◆ What is expected: Repeat all of the records verbatim.

(JSON records of objects)
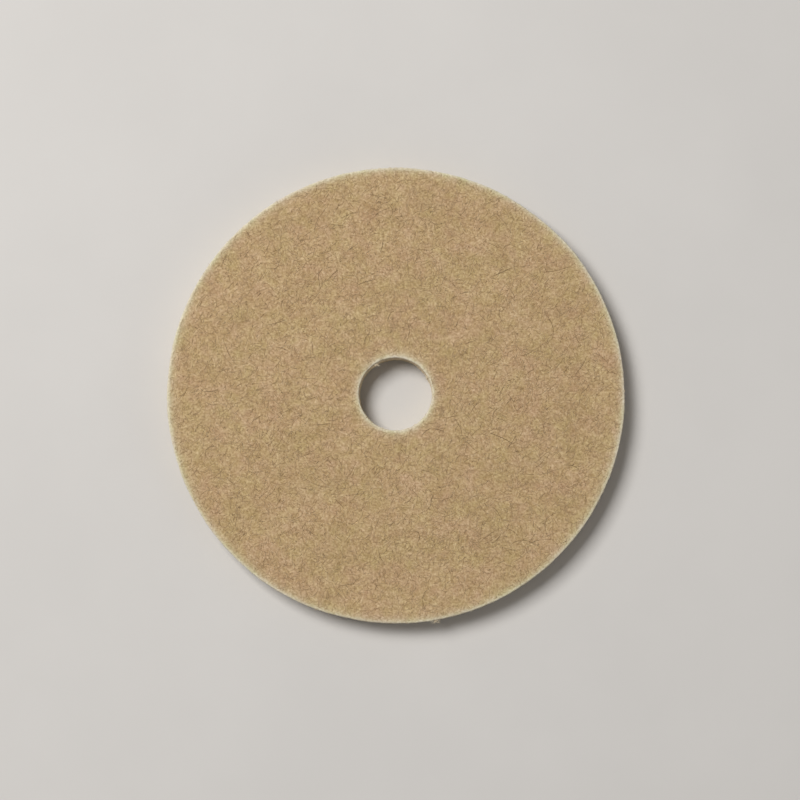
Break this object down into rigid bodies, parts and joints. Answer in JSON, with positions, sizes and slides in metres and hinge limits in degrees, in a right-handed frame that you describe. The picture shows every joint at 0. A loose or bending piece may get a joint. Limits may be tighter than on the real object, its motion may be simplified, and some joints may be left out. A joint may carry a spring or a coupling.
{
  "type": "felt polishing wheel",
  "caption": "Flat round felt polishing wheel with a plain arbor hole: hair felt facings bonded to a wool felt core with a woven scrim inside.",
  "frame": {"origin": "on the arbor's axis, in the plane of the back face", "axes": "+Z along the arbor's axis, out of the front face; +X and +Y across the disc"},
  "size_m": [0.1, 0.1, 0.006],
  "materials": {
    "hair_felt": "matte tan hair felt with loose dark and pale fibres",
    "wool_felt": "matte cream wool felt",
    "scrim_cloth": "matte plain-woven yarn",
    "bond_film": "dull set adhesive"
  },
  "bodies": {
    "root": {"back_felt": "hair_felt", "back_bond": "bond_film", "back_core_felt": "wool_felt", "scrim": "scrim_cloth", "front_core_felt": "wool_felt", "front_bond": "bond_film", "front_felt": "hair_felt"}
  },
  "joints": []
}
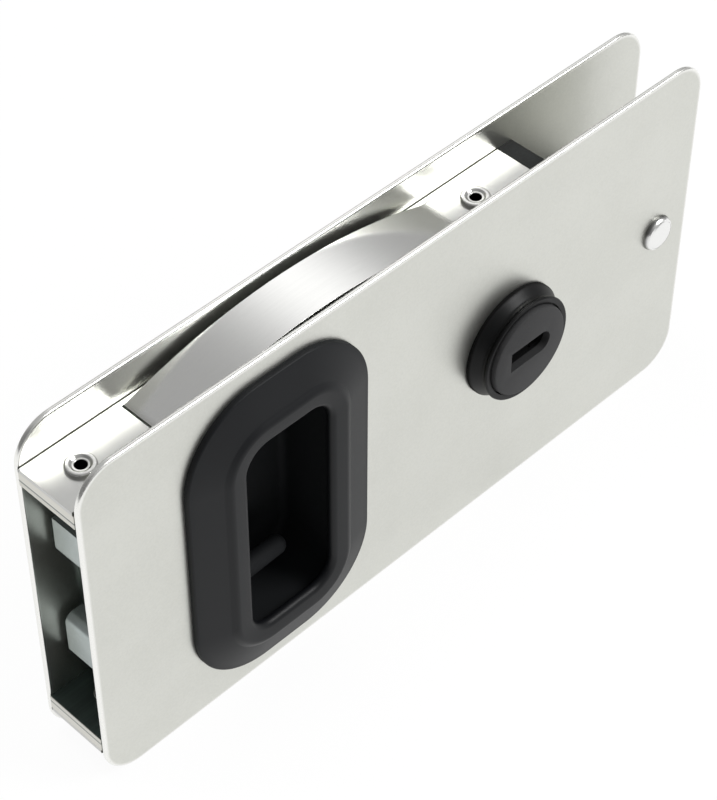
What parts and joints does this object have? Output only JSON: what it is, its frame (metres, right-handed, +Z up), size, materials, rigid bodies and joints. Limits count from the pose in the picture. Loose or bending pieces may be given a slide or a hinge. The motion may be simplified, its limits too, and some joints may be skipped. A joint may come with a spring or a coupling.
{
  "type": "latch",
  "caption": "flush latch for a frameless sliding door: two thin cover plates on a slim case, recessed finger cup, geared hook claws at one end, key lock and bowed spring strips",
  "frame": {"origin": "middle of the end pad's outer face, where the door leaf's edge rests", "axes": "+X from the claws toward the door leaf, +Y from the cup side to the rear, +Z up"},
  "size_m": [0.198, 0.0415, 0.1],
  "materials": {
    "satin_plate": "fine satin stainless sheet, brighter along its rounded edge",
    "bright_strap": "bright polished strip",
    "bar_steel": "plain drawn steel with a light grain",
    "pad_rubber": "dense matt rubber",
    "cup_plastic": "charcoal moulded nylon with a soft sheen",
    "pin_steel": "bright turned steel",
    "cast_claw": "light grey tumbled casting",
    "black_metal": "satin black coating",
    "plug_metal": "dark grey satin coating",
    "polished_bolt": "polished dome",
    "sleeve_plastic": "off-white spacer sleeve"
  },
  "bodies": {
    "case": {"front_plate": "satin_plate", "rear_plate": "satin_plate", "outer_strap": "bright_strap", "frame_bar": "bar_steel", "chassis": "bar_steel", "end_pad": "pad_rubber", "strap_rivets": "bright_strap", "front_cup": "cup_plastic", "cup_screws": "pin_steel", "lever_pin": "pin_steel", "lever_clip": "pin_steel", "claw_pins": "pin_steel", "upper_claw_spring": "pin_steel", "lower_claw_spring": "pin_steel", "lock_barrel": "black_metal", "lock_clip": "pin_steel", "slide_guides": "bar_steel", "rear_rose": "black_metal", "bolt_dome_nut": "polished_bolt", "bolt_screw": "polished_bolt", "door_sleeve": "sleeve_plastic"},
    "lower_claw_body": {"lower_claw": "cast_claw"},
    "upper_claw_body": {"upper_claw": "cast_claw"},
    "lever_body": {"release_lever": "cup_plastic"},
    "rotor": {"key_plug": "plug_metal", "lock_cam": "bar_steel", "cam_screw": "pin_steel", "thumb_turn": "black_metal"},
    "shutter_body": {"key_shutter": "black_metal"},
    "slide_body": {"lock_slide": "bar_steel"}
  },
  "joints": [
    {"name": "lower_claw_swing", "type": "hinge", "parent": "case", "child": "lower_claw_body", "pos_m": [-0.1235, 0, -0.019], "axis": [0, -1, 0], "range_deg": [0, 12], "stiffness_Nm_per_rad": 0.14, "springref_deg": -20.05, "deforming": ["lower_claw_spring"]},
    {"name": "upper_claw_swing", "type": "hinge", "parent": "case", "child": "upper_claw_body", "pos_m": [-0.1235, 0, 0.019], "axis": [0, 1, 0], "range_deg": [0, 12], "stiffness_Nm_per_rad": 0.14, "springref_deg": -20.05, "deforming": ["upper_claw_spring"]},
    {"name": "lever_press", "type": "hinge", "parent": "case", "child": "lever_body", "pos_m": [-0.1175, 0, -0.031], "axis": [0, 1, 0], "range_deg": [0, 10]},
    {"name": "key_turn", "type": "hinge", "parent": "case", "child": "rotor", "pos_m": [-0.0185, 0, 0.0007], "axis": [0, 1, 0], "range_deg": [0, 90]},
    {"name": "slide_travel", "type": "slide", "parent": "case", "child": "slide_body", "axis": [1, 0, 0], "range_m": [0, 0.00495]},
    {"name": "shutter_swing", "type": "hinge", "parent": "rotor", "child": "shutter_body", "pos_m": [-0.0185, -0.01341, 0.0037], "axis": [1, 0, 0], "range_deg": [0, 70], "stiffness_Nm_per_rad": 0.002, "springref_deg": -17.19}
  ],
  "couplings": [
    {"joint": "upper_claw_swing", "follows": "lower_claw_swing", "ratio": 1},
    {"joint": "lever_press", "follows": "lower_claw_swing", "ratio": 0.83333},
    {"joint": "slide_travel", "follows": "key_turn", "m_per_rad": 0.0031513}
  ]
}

◆ Complete response:
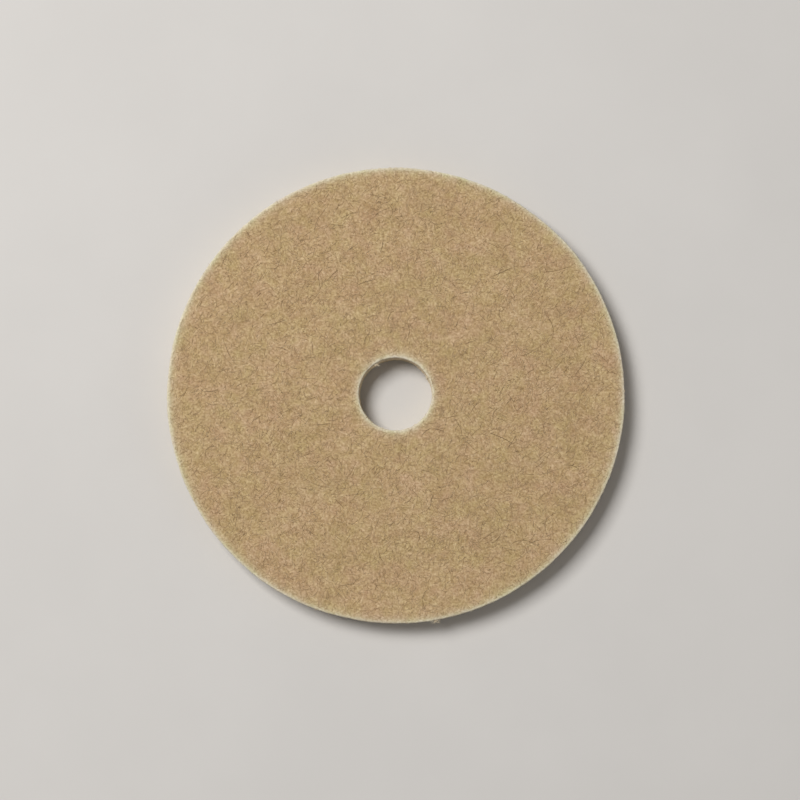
Break this object down into rigid bodies, parts and joints. Answer in JSON, with positions, sizes and slides in metres and hinge limits in degrees, in a right-handed frame that you describe. The picture shows every joint at 0. A loose or bending piece may get a joint. Limits may be tighter than on the real object, its motion may be simplified, and some joints may be left out. A joint may carry a spring or a coupling.
{
  "type": "felt polishing wheel",
  "caption": "Flat round felt polishing wheel with a plain arbor hole: hair felt facings bonded to a wool felt core with a woven scrim inside.",
  "frame": {"origin": "on the arbor's axis, in the plane of the back face", "axes": "+Z along the arbor's axis, out of the front face; +X and +Y across the disc"},
  "size_m": [0.1, 0.1, 0.006],
  "materials": {
    "hair_felt": "matte tan hair felt with loose dark and pale fibres",
    "wool_felt": "matte cream wool felt",
    "scrim_cloth": "matte plain-woven yarn",
    "bond_film": "dull set adhesive"
  },
  "bodies": {
    "root": {"back_felt": "hair_felt", "back_bond": "bond_film", "back_core_felt": "wool_felt", "scrim": "scrim_cloth", "front_core_felt": "wool_felt", "front_bond": "bond_film", "front_felt": "hair_felt"}
  },
  "joints": []
}
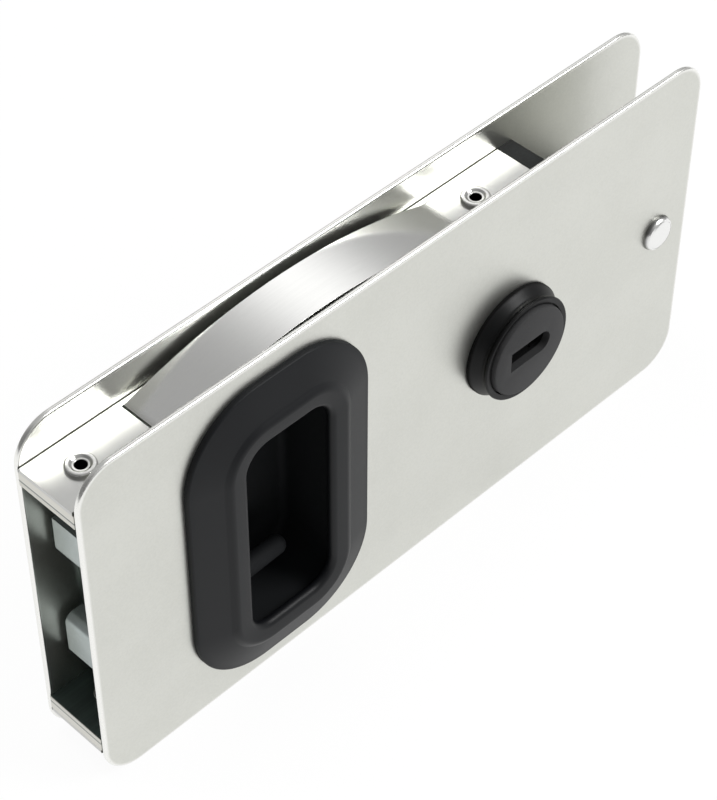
What parts and joints does this object have? Output only JSON: what it is, its frame (metres, right-handed, +Z up), size, materials, rigid bodies and joints. Limits count from the pose in the picture. Loose or bending pieces may be given a slide or a hinge. The motion may be simplified, its limits too, and some joints may be skipped. A joint may come with a spring or a coupling.
{
  "type": "latch",
  "caption": "flush latch for a frameless sliding door: two thin cover plates on a slim case, recessed finger cup, geared hook claws at one end, key lock and bowed spring strips",
  "frame": {"origin": "middle of the end pad's outer face, where the door leaf's edge rests", "axes": "+X from the claws toward the door leaf, +Y from the cup side to the rear, +Z up"},
  "size_m": [0.198, 0.0415, 0.1],
  "materials": {
    "satin_plate": "fine satin stainless sheet, brighter along its rounded edge",
    "bright_strap": "bright polished strip",
    "bar_steel": "plain drawn steel with a light grain",
    "pad_rubber": "dense matt rubber",
    "cup_plastic": "charcoal moulded nylon with a soft sheen",
    "pin_steel": "bright turned steel",
    "cast_claw": "light grey tumbled casting",
    "black_metal": "satin black coating",
    "plug_metal": "dark grey satin coating",
    "polished_bolt": "polished dome",
    "sleeve_plastic": "off-white spacer sleeve"
  },
  "bodies": {
    "case": {"front_plate": "satin_plate", "rear_plate": "satin_plate", "outer_strap": "bright_strap", "frame_bar": "bar_steel", "chassis": "bar_steel", "end_pad": "pad_rubber", "strap_rivets": "bright_strap", "front_cup": "cup_plastic", "cup_screws": "pin_steel", "lever_pin": "pin_steel", "lever_clip": "pin_steel", "claw_pins": "pin_steel", "upper_claw_spring": "pin_steel", "lower_claw_spring": "pin_steel", "lock_barrel": "black_metal", "lock_clip": "pin_steel", "slide_guides": "bar_steel", "rear_rose": "black_metal", "bolt_dome_nut": "polished_bolt", "bolt_screw": "polished_bolt", "door_sleeve": "sleeve_plastic"},
    "lower_claw_body": {"lower_claw": "cast_claw"},
    "upper_claw_body": {"upper_claw": "cast_claw"},
    "lever_body": {"release_lever": "cup_plastic"},
    "rotor": {"key_plug": "plug_metal", "lock_cam": "bar_steel", "cam_screw": "pin_steel", "thumb_turn": "black_metal"},
    "shutter_body": {"key_shutter": "black_metal"},
    "slide_body": {"lock_slide": "bar_steel"}
  },
  "joints": [
    {"name": "lower_claw_swing", "type": "hinge", "parent": "case", "child": "lower_claw_body", "pos_m": [-0.1235, 0, -0.019], "axis": [0, -1, 0], "range_deg": [0, 12], "stiffness_Nm_per_rad": 0.14, "springref_deg": -20.05, "deforming": ["lower_claw_spring"]},
    {"name": "upper_claw_swing", "type": "hinge", "parent": "case", "child": "upper_claw_body", "pos_m": [-0.1235, 0, 0.019], "axis": [0, 1, 0], "range_deg": [0, 12], "stiffness_Nm_per_rad": 0.14, "springref_deg": -20.05, "deforming": ["upper_claw_spring"]},
    {"name": "lever_press", "type": "hinge", "parent": "case", "child": "lever_body", "pos_m": [-0.1175, 0, -0.031], "axis": [0, 1, 0], "range_deg": [0, 10]},
    {"name": "key_turn", "type": "hinge", "parent": "case", "child": "rotor", "pos_m": [-0.0185, 0, 0.0007], "axis": [0, 1, 0], "range_deg": [0, 90]},
    {"name": "slide_travel", "type": "slide", "parent": "case", "child": "slide_body", "axis": [1, 0, 0], "range_m": [0, 0.00495]},
    {"name": "shutter_swing", "type": "hinge", "parent": "rotor", "child": "shutter_body", "pos_m": [-0.0185, -0.01341, 0.0037], "axis": [1, 0, 0], "range_deg": [0, 70], "stiffness_Nm_per_rad": 0.002, "springref_deg": -17.19}
  ],
  "couplings": [
    {"joint": "upper_claw_swing", "follows": "lower_claw_swing", "ratio": 1},
    {"joint": "lever_press", "follows": "lower_claw_swing", "ratio": 0.83333},
    {"joint": "slide_travel", "follows": "key_turn", "m_per_rad": 0.0031513}
  ]
}